Ensure that your paper has an introduction and a conclusion. Authors typically write these two sections at the end, and for good reason. Now that you have all the main points and supporting details, you need to tell the reader in the introduction what the topic is and why it is important. Give an overview of key facts, and end that paragraph with , “This paper will discuss…”, which, as mentioned before is your thesis statement.
Likewise, your conclusion is your opportunity to reiterate key themes and explain the analysis you have developed.
8. Writing, grammar, and tips for getting through writer's block
If you follow each of these steps, you will dramatically reduce problems with your writing, and all but eliminate writer's block. Writing is a process, and through using the process outlined here, you will constantly be refining your writing style. Here are some writing issues to consider:
-Write in third person. Avoid all personal pronouns throughout your paper and in academic writing in general. Thus, be sure to remove I, you, we, us, our, ours, yours, me, mine, etc. Use third person instead.
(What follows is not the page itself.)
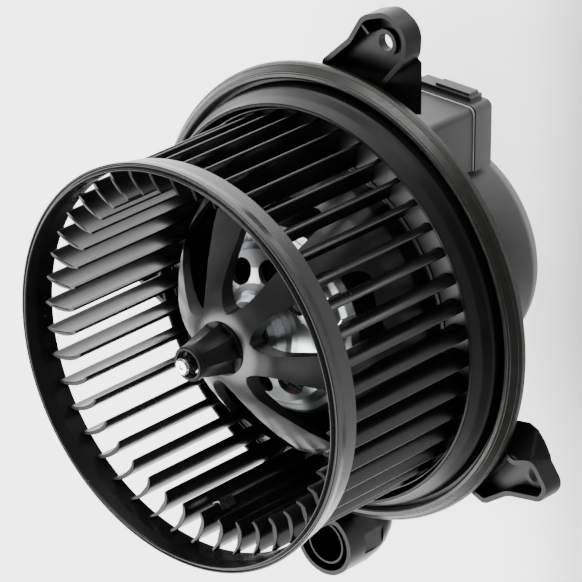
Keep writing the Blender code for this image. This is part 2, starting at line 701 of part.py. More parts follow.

-Avoid helping verbs. Delete helping verbs such as have, has, had, was, were, or being before a verb or gerund. The explorers had seen the eagles flying overhead should be The explorers saw the eagles flying overhead.
-Use the active voice. Active voice means that the subject is doing something. Subject + verb + rest of sentence.
The Senator voted for the bill.
The baseball player hit a home run.
The artist painted on canvas.
Active voice is characteristic because it is direct, concise, and strong.
A passive voice is the opposite.
The bill was voted on by the Senator.
A home run was hit by the baseball player.
Canvas was used by the artist.
Passive voice sounds weak, and wordy. It also requires the use of a lot of helping verbs such as "was" or "has" before the verb. Active voice requires direct language, with limited helping verbs.
-Avoid contractions. An academic research paper requires the full spelling of words and a scholarly tone. Thus, exchange don’t, won’t, can’t with do not, will not, or cannot.
-Use apostrophes appropriately. There is no apostrophe to make a word or date plural. The 1980’s should just be the 1980s. Likewise, American’s should just be Americans.
-Say something! Avoid non-substantive writing. Stick to facts and details. Again, this will be greatly minimized if you use the steps above.
-Be specific. Give important information by including, facts, names, dates, events, ideas, laws, amendments, mathematical calculations, and scientific theories.
- Economy of expression. Avoid wordiness. Phrases such as due to the fact of should just be because. When all is said and done should just be In conclusion.
-Your opinion matters little. Not to be mean, but you are researching the experts in the field because they are experts. Your opinion is not the purpose of the paper. You are developing an informed opinion as you develop your research and writing about it, but exchange your opinion for your analysis. Your opinion is not substantiated. Your analysis is the conclusions you developed after you reviewed all the evidence.
9. Citations and Reference list
In each paragraph of your paper, you should include, at minimum, one in-text citation, or footnote. Typically, you will have many more than that. However, because every paragraph is substantive based on research you are presenting, every paragraph needs to indicate the source of that information.
Likewise, you will need a reference page or bibliography for your paper. Depending on the style you use, the reference page may include only the sources you have listed as in-text citations or it may include other sources you examined.
10. Editing and the Final version
Your final version comes after several revisions of your rough draft. You should read your rough draft several times, taking into consideration the writing tips noted above. Before your final version, read your draft aloud as you may catch errors that you did not catch while reading it silently.
Check for formatting. Your school may have provided you with a template for your paper, which you should use as it already has the headers, the margins, and the page numbers formatted for you. Likewise, your reference page will have very specific formatting requirements. Be sure to check the appropriate style manual for the rules.
Work ahead on this process. Do not wait until the last moment, as you want to give yourself time to do a good job. In addition, computers crash, emergencies happen, and work may need you for an overtime shift at the last minute. Having your paper done early will ensure that you are responsible with your work and the investment you made in school.